Large-scale cross-cultural and cross-species studies present significant logistical challenges. In the meanwhile, some progress could be made in disentangling the hypotheses by examining additional chord features that might predict consonance judgments. For example, if consonance judgments were shown to be meaningfully influenced by additional acoustic features specific to auditory scene analysis, this would provide some support for the auditory scene analysis hypothesis. Wright and Bregman (1987) present interesting arguments in this direction that still lack comprehensive empirical investigation (though see Bonin, Trainor, Belyk, & Andrews, 2016, and Kowalewski, Friedman, Zavoyskiy, & Neill, 2019). Alternatively, if consonance judgments were shown to be meaningfully influenced by additional features specific to vocalizations, this would support the vocal similarity hypothesis. One must acknowledge, however, that this work cannot really determine whether preferences for these features truly evolved, rather than being wholly culturally determined: for this we still need cross-cultural studies.
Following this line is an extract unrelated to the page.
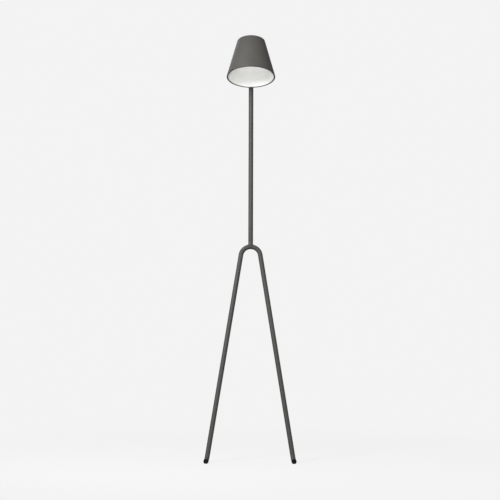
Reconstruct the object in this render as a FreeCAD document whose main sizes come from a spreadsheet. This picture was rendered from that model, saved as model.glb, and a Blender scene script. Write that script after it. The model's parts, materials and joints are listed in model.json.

On the one hand, this is a negative conclusion: properly understanding the evolutionary bases of consonance will require logistically complex cross-cultural or cross-species studies rather than comparatively straightforward studies with Western-enculturated listeners (e.g., Bowling et al., 2018; Friedman et al., 2021). On the other hand, the current growth of interest in large-scale cross-cultural studies provides good reasons to be optimistic for the future (e.g., Mehr et al., 2019; Savage, Brown, Sakai, & Currie, 2015). In the meanwhile, we must treat these kinds of evolutionary questions with caution.
Note
In fact, McDermott et al. (2016) state a slightly different version of this hypothesis. They claim that only harmonicity, not interference, contributes to consonance; furthermore, they do not claim that aversion to interference is not universal, only that liking of harmonicity is not universal.